Terakhir, terlepas dari bagaimana yang melatarbelakangi budaya spill di Twitter, si pembuat thread harus siap dengan resiko kriminalisasi terhadap dirinya. Kriminalisasi menurut Sudarto dalam bukunya Kapita Selekta Hukum Pidana adalah proses ditetapkannya suatu perbuatan seorang individu yang digolongkan sebagai perbuatan yang dapat dikenakan sanksi pidana dengan perwujudan dalam pembentukan undang-undang. Dengan kata lain, perbuatan menyebarkan suatu kabar yang menyangkut pribadi si terduga pelaku dan privasinya, yang kebenarannya belum tervalidasi, serta tidak jarang disertai perbuatan yang menyerang psikis dan meneror akun pribadinya, terdapat bayang-bayang ancaman pemidanaan.
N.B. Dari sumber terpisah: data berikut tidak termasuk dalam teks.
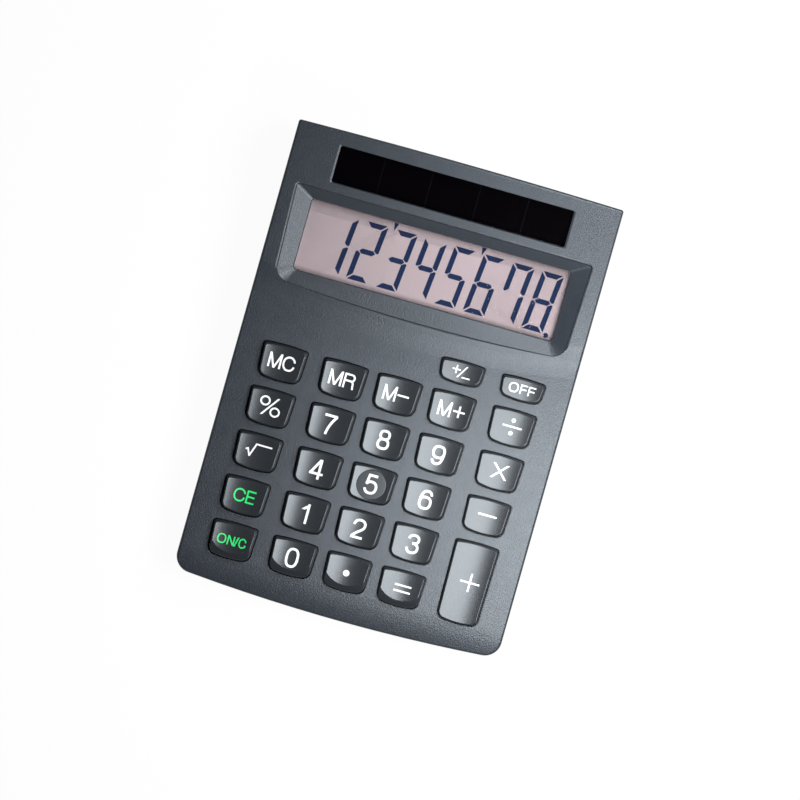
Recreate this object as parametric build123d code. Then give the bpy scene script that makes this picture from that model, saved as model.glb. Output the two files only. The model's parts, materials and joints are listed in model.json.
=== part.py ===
from build123d import *
import os
from math import cos, pi, radians, sin, tan

# Pocket calculator, all sizes in mm. X runs to the right, Y towards the display end, Z up from the table.

# ---- whole case ----
WIDTH = 87.0
LENGTH = 122.3
REAR_BOW = 0.5  # the display end bulges this far at its middle
FRONT_BOW = 1.9
REAR_CORNER = 0.9
FRONT_CORNER = 4.5
WALL = 1.8
FOOT_HEIGHT = 0.8
PARTING_Z = 6.0  # height of the seam between the two shells
WALL_DRAFT = 1.0  # degrees
EDGE_RADIUS = 0.6
RIM_BAND = 1.3  # the rim's edges all lie this close to the outer walls and top

# ---- key deck, the step behind it and the raised display panel ----
DECK_SLOPE = 4.0  # degrees
DISPLAY_SLOPE = 7.5
FRONT_ROW_Y = -48.6
DECK_HEIGHT = 11.0  # above the table, at the front row of keys
DECK_SKIN = 1.6
FRONT_EXTRA_SKIN = 1.2  # the inside drops with the rolled front
FRONT_DROP_Y = -54.4
FRONT_SKIN_Y = -57.5
DISPLAY_SKIN = 1.8
STEP_FOOT_Y = 13.6
STEP_HEAD_Y = 17.4
STEP_RISE = 1.0
STEP_BOW_RADIUS = 300.0  # the step follows the bowed lower edge of the display surround
STEP_FOOT_RADIUS = 24.0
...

Utamanya, instrumen yang digunakan oleh yang disebut dalam thread apabila dirasa merupakan suatu kebohongan, melanggar privasinya, merasa tercemar/terhina adalah mengacu pada UU Nomor 19 Tahun 2016 tentang Perubahan UU ITE sebagai lex specialis, yaitu:
1. Pasal 45 ayat (3), “Setiap Orang yang dengan sengaja dan tanpa hak mendistribusikan dan/atau mentransmisikan dan/atau membuat dapat diaksesnya Informasi Elektronik dan/atau Dokumen Elektronik yang memiliki muatan penghinaan dan/atau pencemaran nama baik sebagaimana dimaksud dalam Pasal 27 ayat (3) dipidana dengan pidana penjara paling lama 4 tahun dan/atau denda paling banyak Rp750.000.000,00.
Ketentuan ayat ini digunakan apabila muatan konten yang disebarkan menggunakan kalimat yang merendahkan martabat diri yang disebut, baik dengan cara penyebutan kata-kata kasar atau kata-kata yang seharusnya tidak bermakna negatif namun ketika digunakan akan bermaksud merendahkan diri, seperti menyebut nama hewan yang ditujukan pada orang yang dimaksud. Sedangkan muatan pencemaran nama baik lebih merujuk pada tuduhan yang tidak berdasar atau fitnah sehingga nama yang difitnah tercoreng, padahal hal tersebut tidak benar ataupun tidak benar seluruhnya.
2. Pasal 45 ayat (4), “Setiap Orang yang dengan sengaja dan tanpa hak mendistribusikan dan/atau mentransmisikan dan/atau membuat dapat diaksesnya Informasi Elektronik dan/atau Dokumen Elektronik yang memiliki muatan pemerasan dan/atau pengancaman sebagaimana dimaksud dalam Pasal 27 ayat (4) dipidana dengan pidana penjara paling lama 6 tahun dan/atau denda paling banyak Rp1.000.000.000,00.